Did you hear the rumours? Earlier this month, Ogilvy moved back into the West End. Really, we did - to the Plaza Centre on Oxford Street. Even if it was for one week only.
What were we doing there? We were hosting the third of our Ogilvy Idea Shops. The first shop launched last year, offering free marketing advice to businesses, charities, arts and community groups.
The aim of Idea Shop is to empower - we don't want to end up with scores of pro bono clients. Rather, we aim to give people practical solutions to their problems.
This year, though, we also tried something a little different - a "freestyle" day in which non-Ogilvy volunteers (in addition to the core Idea Shop team) were also encouraged to drop in and help work on a specific brief.
One of the briefs this year was from the Mayor of London's office. We were asked by Boris Johnson's economic advisor, Anthony Brown, to help with ensuring that London remains a creative centre in the next few years.
And what answers did our team come up with?
If London is to develop as a digital and creative hub, then there's one thing that has to be addressed straight away: the simple matter of infrastructure. One of the things of which we became very quickly aware as we set up this latest Idea Shop was how difficult it was to get online and, once you had, to maintain a decent connection. It was pretty pathetic and embarrassing.
There we were, in the alleged centre of "adland", and you can't get a decent wi-fi connection. This is not good. The new creative economy will want to be connected at all times. Local and national government has to ensure that it is. It's the future of our city and our country we're talking about.
Second, there's the issue of space. Property is expensive in London, but perhaps not quite as scarce as some would have you believe. It's nothing short of criminal how many empty buildings there are around the capital.
Boris' office should start making sure that these empty building are put to good use. Think of all that creative talent (either native or drawn to the city from elsewhere) that has nowhere to go. Space needs to be available on short-term leases, for days or even hours if necessary. The new creative economy will need to be nimble and mobile and won't want to be tied down to expensive (if prestigious) offices.
Third, it'll be necessary for everyone to accept that the centre of the creative industries is likely to shift eastwards ("Silicon Roundabout", the Hoxton/Shoreditch area around Old Street, etc) over time.

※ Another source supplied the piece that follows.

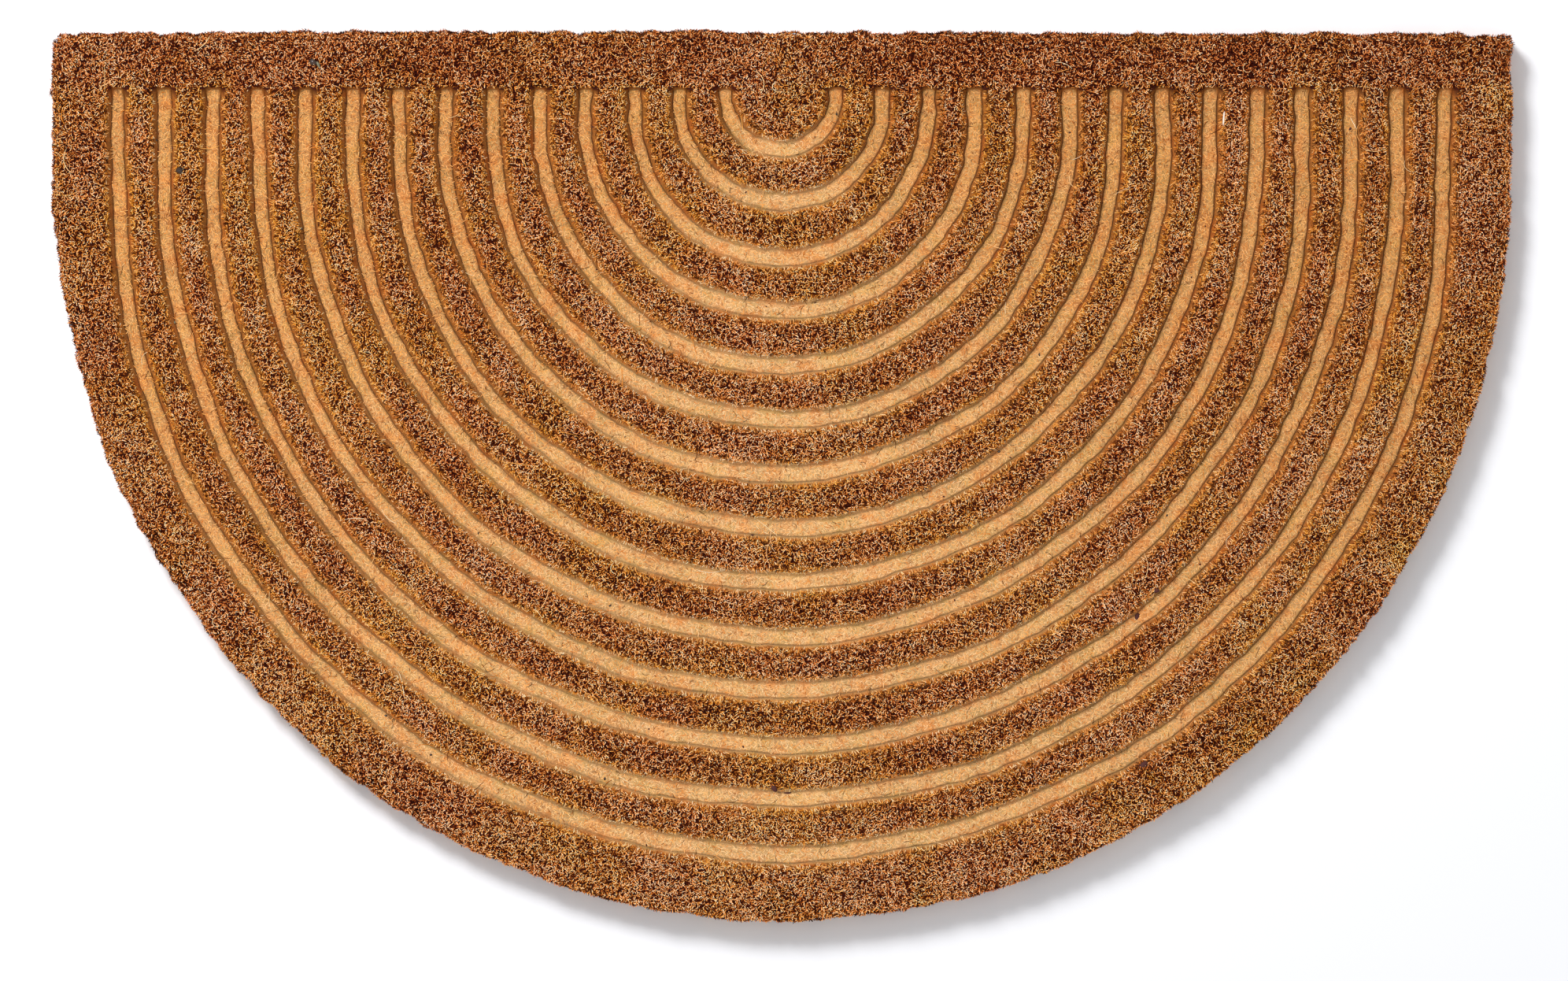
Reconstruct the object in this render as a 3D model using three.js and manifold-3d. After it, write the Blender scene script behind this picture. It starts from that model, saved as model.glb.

This is one for all of us - clients and agencies. If we want to survive, we'll have to go where the talent is and if that means uprooting ourselves to follow it, then so be it. And we can be sure that City Hall will be encouraging clients and potential clients to move there (London does not want its best businesses moving out of the capital to areas like the Thames Valley or Cambridge).
Fourth, it'll be necessary to communicate our connected, creative city to the rest of the country and the world. We have to ensure the best talent continues to come to London. That means we have to demonstrate how much we value creativity, and that the opportunities are here rather than elsewhere in Europe or further afield. Smart marketing is required. Let's celebrate the small and the quirky and shout about their successes, even if as established shops we may sometimes feel threatened by them.
Finally, there's the vulgar subject of money. The new digital creative economy won't be able to run on enthusiasm and goodwill alone. New businesses need capital and cash. The problem is, banks aren't lending and the venture capitalists have become simultaneously conservative and obsessed with billion-dollar mega-buyouts.
But there are lots of people who have smallish amounts of cash to invest. The stock market is too risky and banks offer a lousy return, so why not encourage them to become "angel investors" and play their part in helping London retain its place at the top of the tree?
Perhaps regular open nights would work, in which those with the money and those with the ideas could mingle freely in a kind of extremely informal Dragon's Den.
Online pledge clubs are becoming popular in the music industry - the ex-Slit Viv Albertine's new album is being financed this way. So let's finance all creative endeavour in a similar fashion.
For example, a couple of young creative hotshots need to raise £10,000 to get their ideas off the ground. In return for equity or dividends, interested punters could pledge small amounts of money, and funds are not released until the target amount is reached, so the risk is minimised.
Much of this may seem blindingly obvious. It may well be, but as far as we can tell it's not being done and it needs to be, otherwise our city will be left behind.